As her 24-year Supreme Court career demonstrates, Justice O'Connor, who announced her retirement last Friday, had other qualifications that helped mold and prepare her to become one of the most influential and important figures in American law.

Now, as she plans to leave the court upon confirmation of a successor, scholars, historians, and some of her own former clerks are assessing her place in history.

O'Connor helped break down gender stereotypes and open doors for women in legal and other professions. But perhaps more important, she quickly moved past the "first woman" label and became a centrist leader on the court.

"When you become the first sister in a group of brethren, I think it had to have been a difficult beginning," says RonNell Andersen Jones, who clerked for O'Connor during the 2003-04 term. But she says O'Connor soldiered through by focusing on her role as a justice.

"She genuinely thought of herself as one of nine members of the court - as a person who had a job to do and one vote to cast."

Charles Blanchard, a lawyer in Phoenix who clerked for O'Connor in 1986-87, agrees. "Her real accomplishment in opening doors for women is not that she was the first woman Supreme Court justice, but that she so quickly transcended that," he says.

"She didn't decide issues for women from a woman's perspective," adds Marci Hamilton, a law professor at Yeshiva University's Cardozo School of Law in New York and a 1989-90 O'Connor clerk. "She was always an independent-minded, strong-willed individual who made decisions based on her own internal moral compass."

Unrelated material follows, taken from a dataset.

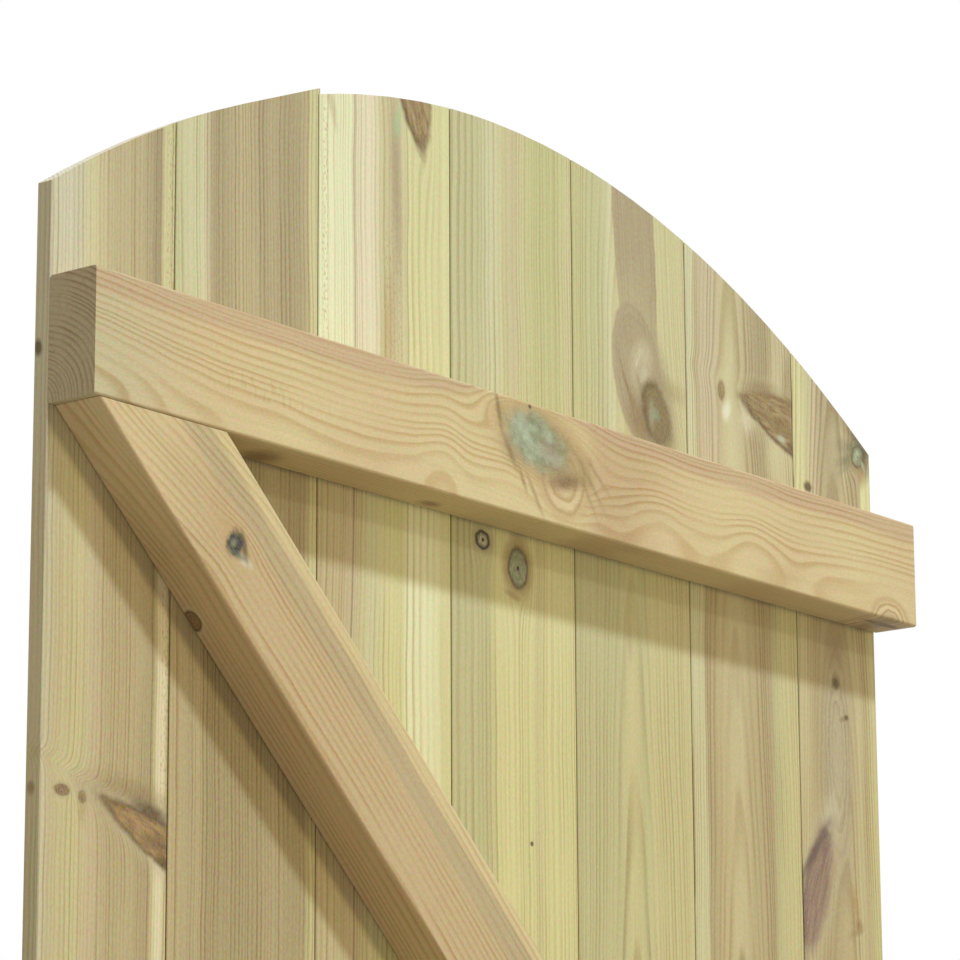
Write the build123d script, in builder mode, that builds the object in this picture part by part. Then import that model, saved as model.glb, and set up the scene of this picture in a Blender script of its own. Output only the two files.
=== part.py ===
"""Arched garden gate leaf: tongue-and-groove boards nailed to three ledges and two diagonal braces.

X runs across the leaf, from the latch side to the hanging side. Y runs through it: the ledges and
braces are on the -Y side and the plain board face is on the +Y side. Z is up, and the origin is at
the middle of the leaf's foot. Sizes are in millimetres and angles in degrees.
"""

from build123d import *
from math import asin, atan2, cos, degrees, hypot, radians, sin, tan
import os

# Overall leaf
gate_width = 900.0
shoulder_height = 1800.0
arch_rise = 148.0
crown_share = 0.489  # where the crown stands across the width, from the latch side

# Matchboards
board_cover = 137.0
board_offset = 3.0  # the full boards stand this far from the middle, towards the hanging side
board_thickness = 12.0
tongue_length = 6.0
tongue_thickness = 3.6
tongue_nose_chamfer = 0.8
tongue_side_clearance = 0.2
tongue_nose_clearance = 0.6
vee_chamfer = 2.5
arris_chamfer = 0.5
face_joint_gap = 0.4
back_joint_gap = 1.2
overcut_board = 2  # the saw left the arch on this board and ran straight on
overcut_length = 74.0

# Ledges
ledge_height = 79.0
ledge_depth = 38.0
top_ledge_drop = 60.0  # shoulder to the top ledge's upper face
foot_margin = 60.0  # foot to the bottom ledge's lower face
ledge_arris_radius = 2.0

# Braces
brace_width = 78.0
brace_depth = 37.0
brace_end_inset = 5.4
brace_end_clearance = 0.3
brace_arris_radius = 2.0

# Nails
nail_length = 40.0
nail_radius = 1.325
nail_point_length = 4.0
nail_tip_radius = 0.2
nail_head_radius = 2.9
nail_head_thickness = 1.1
nail_head_chamfer = 0.35
nail_head_set = 0.2  # depth of the head below the board's face
nail_clearance = 0.1
nail_edge_distance = 28.0
nail_stagger = 18.0  # up or down from the ledge's centre line
brace_nail_end_distance = 13.0

cut_overrun = 20.0

# Across and through the leaf
leaf_depth = board_thickness + ledge_depth
board_face = leaf_depth / 2
board_back = board_face - board_thickness
latch_edge = -gate_width / 2
hanging_edge = gate_width / 2
full_boards = int(gate_width // board_cover) - 1
edge_board_width = (gate_width - full_boards * board_cover) / 2
board_widths = [edge_board_width + board_offset]
board_widths += [board_cover] * full_boards
board_widths += [edge_board_width - board_offset]
joint_lines = [latch_edge + sum(board_widths[:count]) for count in range(len(board_widths) + 1)]

# Up the leaf
crown_x = latch_edge + crown_share * gate_width
crown_height = shoulder_height + arch_rise
top_ledge_z = shoulder_height - top_ledge_drop - ledge_height / 2
bottom_ledge_z = foot_margin + ledge_height / 2
middle_ledge_z = (top_ledge_z + bottom_ledge_z) / 2
ledge_centres = {
    "top_ledge": top_ledge_z,
    "middle_ledge": middle_ledge_z,
    "bottom_ledge": bottom_ledge_z,
}
brace_centres = {
    "upper_brace": (top_ledge_z + middle_ledge_z) / 2,
    "lower_brace": (middle_ledge_z + bottom_ledge_z) / 2,
}

# A brace fills its bay from corner to corner, with its ends cut level to bear on the ledges
bay_height = top_ledge_z - middle_ledge_z - ledge_height - 2 * brace_end_clearance
bay_run = gate_width - 2 * brace_end_inset
brace_angle = degrees(atan2(bay_height, bay_run) + asin(brace_width / hypot(bay_run, bay_height)))
brace_end_width = brace_width / sin(radians(brace_angle))

# The ledges and braces lie on the boards' back, and the nails are driven from their face
frame_seat = Plane.XZ.offset(-board_back)
nail_face = Plane.ZX.offset(board_face)
pilot_face = Plane.ZX.offset(board_back)
pilot_depth = nail_length + nail_head_set - board_thickness + nail_clearance


def arch_height(x):
    """Height of the arch over a place across the leaf: a parabola on each side of the crown."""
    reach = crown_x - latch_edge if x < crown_x else hanging_edge - crown_x
    return crown_height - arch_rise * ((x - crown_x) / reach) ** 2


def arch_slope(x):
    """Rise of the arch for each millimetre across the leaf."""
    reach = crown_x - latch_edge if x < crown_x else hanging_edge - crown_x
    return -2 * arch_rise * (x - crown_x) / reach**2


def ledge_nail_places(centre_z):
    """Height and place across of two nails for each board, staggered along a ledge."""
    places = []
    for left, right in zip(joint_lines, joint_lines[1:]):
        places.append((centre_z + nail_stagger, left + nail_edge_distance))
        places.append((centre_z - nail_stagger, right - nail_edge_distance))
    return places


def brace_nail_places(centre_z):
    """Height and place across of two nails for each board that a brace crosses, on its centre line."""
    reach = (bay_run - brace_end_width) / 2 - brace_nail_end_distance
    across = [left + nail_edge_distance for left in joint_lines[:-1]]
    across += [right - nail_edge_distance for right in joint_lines[1:]]
    return [(centre_z - x * tan(radians(brace_angle)), x) for x in sorted(across) if abs(x) < reach]


nail_places = {name: ledge_nail_places(z) for name, z in ledge_centres.items()}
nail_places |= {name: brace_nail_places(z) for name, z in brace_centres.items()}

os.makedirs("parts", exist_ok=True)

# Outline of the leaf inside the arch, drawn on the ledge side
with BuildSketch() as arch:
    with BuildLine():
        Bezier(
            (latch_edge, shoulder_height),
            ((latch_edge + crown_x) / 2, crown_height),
            (crown_x, crown_height),
        )
        Bezier(
            (crown_x, crown_height),
            ((crown_x + hanging_edge) / 2, crown_height),
            (hanging_edge, shoulder_height),
        )
        Polyline(
            (hanging_edge, shoulder_height),
            (hanging_edge + cut_overrun, shoulder_height),
            (hanging_edge + cut_overrun, -cut_overrun),
            (latch_edge - cut_overrun, -cut_overrun),
            (latch_edge - cut_overrun, shoulder_height),
            (latch_edge, shoulder_height),
        )
    make_face()

# Matchboards: groove towards the latch side, tongue towards the hanging side, vee on the face
tongue_back = board_back + (board_thickness - tongue_thickness) / 2
tongue_front = tongue_back + tongue_thickness

for number, (left, right) in enumerate(zip(joint_lines, joint_lines[1:]), start=1):
    first = number == 1
    last = number == len(board_widths)
    back_edge = right if last else right - back_joint_gap
    face_edge = right if last else right - face_joint_gap
    joint_step = [] if last else [(back_edge, tongue_front), (face_edge, tongue_front)]
    with BuildPart() as board:
        with BuildSketch() as section:
            with BuildLine():
                Polyline(
                    (left, board_back),
                    (back_edge, board_back),
                    *joint_step,
                    (face_edge, board_face),
                    (left, board_face),
                    close=True,
                )
            make_face()
            chamfer(section.vertices().group_by(Axis.Y)[0], arris_chamfer)
            face_corners = section.vertices().group_by(Axis.Y)[-1]
            chamfer(face_corners.sort_by(Axis.X)[0], arris_chamfer if first else vee_chamfer)
            face_corners = section.vertices().group_by(Axis.Y)[-1]
            chamfer(face_corners.sort_by(Axis.X)[-1], arris_chamfer if last else vee_chamfer)
            if not last:
                tongue_nose = right + tongue_length
                with BuildLine():
                    Polyline(
                        (back_edge, tongue_back),
                        (tongue_nose - tongue_nose_chamfer, tongue_back),
                        (tongue_nose, tongue_back + tongue_nose_chamfer),
                        (tongue_nose, tongue_front - tongue_nose_chamfer),
                        (tongue_nose - tongue_nose_chamfer, tongue_front),
                        (back_edge, tongue_front),
                        close=True,
                    )
                make_face()
            if not first:
                with Locations((left, (tongue_back + tongue_front) / 2)):
                    Rectangle(
                        2 * (tongue_length + tongue_nose_clearance),
                        tongue_thickness + 2 * tongue_side_clearance,
                        mode=Mode.SUBTRACT,
                    )
        extrude(amount=crown_height + cut_overrun)

        # The arch is sawn through the boards, and runs on straight over the end of the overcut one
        with BuildSketch(Plane.XZ):
            add(arch.sketch)
            if number == overcut_board:
                leave = right - overcut_length
                run_end = right + cut_overrun
                with BuildLine():
                    Polyline(
                        (leave, arch_height(leave)),
                        (run_end, arch_height(leave) + arch_slope(leave) * (run_end - leave)),
                        (run_end, -cut_overrun),
                        (leave, -cut_overrun),
                        close=True,
                    )
                make_face()
        extrude(amount=leaf_depth, both=True, mode=Mode.INTERSECT)

        board_nails = [(z, x) for row in nail_places.values() for z, x in row if left < x < right]
        with Locations(nail_face):
            with Locations(*board_nails):
                CounterBoreHole(
                    radius=nail_radius + nail_clearance,
                    counter_bore_radius=nail_head_radius + nail_clearance,
                    counter_bore_depth=nail_head_thickness + nail_head_set,
                    depth=board_thickness + cut_overrun,
                )
    board.part.label = f"board_{number}"
    export_step(board.part, f"parts/board_{number}.step")

# Ledges: planed rails with eased arrises, flush with the leaf's edges
for name, centre_z in ledge_centres.items():
    with BuildPart() as ledge:
        with BuildSketch(frame_seat):
            with Locations((0, centre_z)):
                Rectangle(gate_width, ledge_height)
        extrude(amount=ledge_depth)
        fillet(ledge.edges().filter_by(Axis.X), ledge_arris_radius)
        with Locations(pilot_face):
            with Locations(*nail_places[name]):
                Hole(nail_radius + nail_clearance, depth=pilot_depth)
    ledge.part.label = name
    export_step(ledge.part, f"parts/{name}.step")

# Braces: from the latch side at the top of a bay down to the hanging side
for name, centre_z in brace_centres.items():
    top_z = centre_z + bay_height / 2
    foot_z = centre_z - bay_height / 2
    with BuildPart() as brace:
        with BuildSketch(frame_seat):
            with BuildLine():
                Polyline(
                    (-bay_run / 2, top_z),
                    (-bay_run / 2 + brace_end_width, top_z),
                    (bay_run / 2, foot_z),
                    (bay_run / 2 - brace_end_width, foot_z),
                    close=True,
                )
            make_face()
        extrude(amount=brace_depth)
        grain = Axis((0, 0, 0), (cos(radians(brace_angle)), 0, -sin(radians(brace_angle))))
        fillet(brace.edges().filter_by(grain), brace_arris_radius)
        with Locations(pilot_face):
            with Locations(*nail_places[name]):
                Hole(nail_radius + nail_clearance, depth=pilot_depth)
    brace.part.label = name
    export_step(brace.part, f"parts/{name}.step")

# Round wire nails, heads set just below the boards' face
with BuildPart() as nail:
    with BuildSketch(Plane.XZ):
        with BuildLine():
            Polyline(
                (0, -nail_head_set),
                (nail_head_radius - nail_head_chamfer, -nail_head_set),
                (nail_head_radius, -nail_head_set - nail_head_chamfer),
                (nail_head_radius, -nail_head_set - nail_head_thickness),
                (nail_radius, -nail_head_set - nail_head_thickness),
                (nail_radius, -nail_head_set - nail_length + nail_point_length),
                (nail_tip_radius, -nail_head_set - nail_length),
                (0, -nail_head_set - nail_length),
                close=True,
            )
        make_face()
    revolve(axis=Axis.Z)

for name, places in nail_places.items():
    with BuildPart() as nails:
        with Locations(nail_face):
            with Locations(*places):
                add(nail.part)
    nails.part.label = f"{name}_nails"
    export_step(nails.part, f"parts/{name}_nails.step")
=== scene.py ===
"""Looks of an arched garden gate leaf: pressure-treated softwood boards, ledges, braces and nails.

Sizes are in millimetres in the gate's own frame: X runs across the leaf, Y through it and Z up it.
Each timber is coloured by its own grain: year rings round a pith, parted by the knots that cross it.
"""

from math import atan2, cos, hypot, pi, radians, sin

import bpy
from mathutils import Matrix, Vector


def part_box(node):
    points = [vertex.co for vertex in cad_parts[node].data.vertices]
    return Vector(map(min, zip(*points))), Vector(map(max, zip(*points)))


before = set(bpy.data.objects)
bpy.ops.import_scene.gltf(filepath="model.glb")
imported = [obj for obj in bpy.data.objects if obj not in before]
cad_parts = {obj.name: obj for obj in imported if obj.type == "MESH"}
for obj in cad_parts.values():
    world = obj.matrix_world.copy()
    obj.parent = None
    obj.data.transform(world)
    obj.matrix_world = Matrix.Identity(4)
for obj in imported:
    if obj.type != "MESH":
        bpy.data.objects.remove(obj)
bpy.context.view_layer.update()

MM = 0.001


def low(node):
    """A node's lowest corner, in millimetres."""
    return [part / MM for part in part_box(node)[0]]


def high(node):
    """A node's highest corner, in millimetres."""
    return [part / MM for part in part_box(node)[1]]


def middle_height(node):
    """Height of a node's middle, in millimetres."""
    return (low(node)[2] + high(node)[2]) / 2


BOARD_BACK = low("board_1")[1]  # depth in a board is measured from here
BANDS_TURN = middle_height("top_ledge") + 40.0  # a board's lower bands of tint begin under this height
LEDGE_UNDERSIDE = -39.5  # a ledge's lower face, from its centre line
BRACE_UNDERSIDE = -39.0  # a brace's lower face, from its centre line
PITH_HEIGHT = 1600.0  # a board's pith is given at this height
BAND_SPAN = 150.0  # a ramp's whole length stands for this width of a board
BAND_LEAN = 0.25  # a board's bands lie this much further over for each unit of depth
PATH_SPAN = 200.0  # a ramp's whole range stands for this range of a rail's pith, half of it below zero
SLOW_SHARE = 5.0  # slow stray of the grain, in shares of its timber's wander
QUICK_SHARE = 2.0  # quicker stray of the grain, in the same shares
FINE_STRAY = 0.9  # finest stray of the grain
RING_GROUP = 7.0  # year rings lie closer and wider in groups of about this many
RING_STRAY = 3.0  # rings by which such a group can be early or late
KNOT_DRIFT = 0.22  # a knot climbs this much for each unit of depth
NARROWEST = 0.15  # least share of its width that a tapered knot keeps
GRIT = 0.10  # strength of the fine speckle on all the wood
GRAIN_RELIEF = 0.35  # height of the fibres and the late wood
WOOD_ROUGHNESS = 0.60
ZINC_CLOUDS = 900.0  # mottling of the nails, for each metre
ZINC_SPECKS = 2600.0
ZINC_RELIEF = 0.05

# Wood tints in 0 to 255, as they look in plain daylight
TINTS = {
    "white sap": (236, 233, 204),
    "cream": (232, 230, 189),
    "rose cream": (228, 217, 184),
    "straw": (218, 212, 160),
    "pale sap": (206, 199, 169),
    "mint sap": (210, 205, 165),
    "green sap": (198, 193, 149),
    "leaf sap": (199, 194, 142),
    "khaki": (206, 198, 151),
    "buff": (208, 199, 155),
    "sand": (202, 190, 150),
    "rose sand": (203, 188, 154),
    "oat": (198, 183, 143),
    "tan": (191, 176, 137),
    "fawn": (184, 169, 132),
    "brown": (176, 161, 124),
    "dull brown": (167, 151, 116),
    "honey": (213, 193, 145),
    "peach": (210, 187, 142),
    "clay": (197, 172, 129),
    "amber": (186, 156, 108),
    "spike tan": (170, 138, 90),
    "spike brown": (148, 116, 70),
    "olive": (158, 138, 92),
    "dark olive": (134, 114, 72),
    "knot olive": (140, 126, 92),
    "knot brown": (138, 112, 74),
    "knot dark": (96, 78, 50),
    "bark": (66, 56, 42),
    "deep moss": (108, 110, 84),
    "moss": (138, 140, 106),
    "grey moss": (160, 162, 128),
    "lichen": (174, 182, 150),
    "pale moss": (182, 190, 158),
    "leaf": (168, 186, 138),
    "rose clay": (196, 168, 134),
    "pale olive": (172, 152, 108),
    "rose brown": (158, 134, 108),
    "plum": (136, 110, 90),
    "plum dark": (104, 82, 70),
    "slate": (84, 88, 78),
    "bone": (206, 194, 158),
    "end grey": (186, 172, 140),
    "end brown": (150, 130, 96),
}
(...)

She also says, "That is a wonderful role model for anybody, but also for women moving up the ranks."

'The most powerful woman'

O'Connor's vote has often been decisive.

She is sometimes referred to as the most powerful woman in America because of her role as a key swing voter on the sharply divided court. When the court divides 4-4 on a hot-button issue, O'Connor frequently breaks the deadlock, and the resulting law mirrors her view of how the matter should be resolved.

The power of her position has been closely watched in part because of a single issue: abortion. O'Connor seemed poised to overturn the Roe v. Wade precedent in the early 1980s just after she joined the court. But she later helped preserve Roe's essential holding in 1992 by joining forces at the center of the court with Justices David Souter and Anthony Kennedy.

In a string of other cases, she has exercised similar power to shift the direction of the law - sometimes by wielding a single vote.

Her influence was evident in 2000 when her vote tipped the balance in striking down a ban on so-called "partial-birth" abortions, and in 2003 when she provided the crucial fifth vote to uphold the constitutionality of affirmative action in university admissions.

In 2004, she was once again in the driver's seat at the center of the court, writing that American citizens detained as enemy combatants in the war on terror must be provided a level of due process in the civilian courts. "A state of war is not a blank check for the president when it comes to the rights of the nation's citizens," she wrote.

On the conservative side, her vote has been crucial to the conservative wing's federalism revival and in upholding school vouchers in 2002. She also joined her conservative colleagues in Bush v. Gore, voting in December 2000 to halt the Florida recount in the presidential election.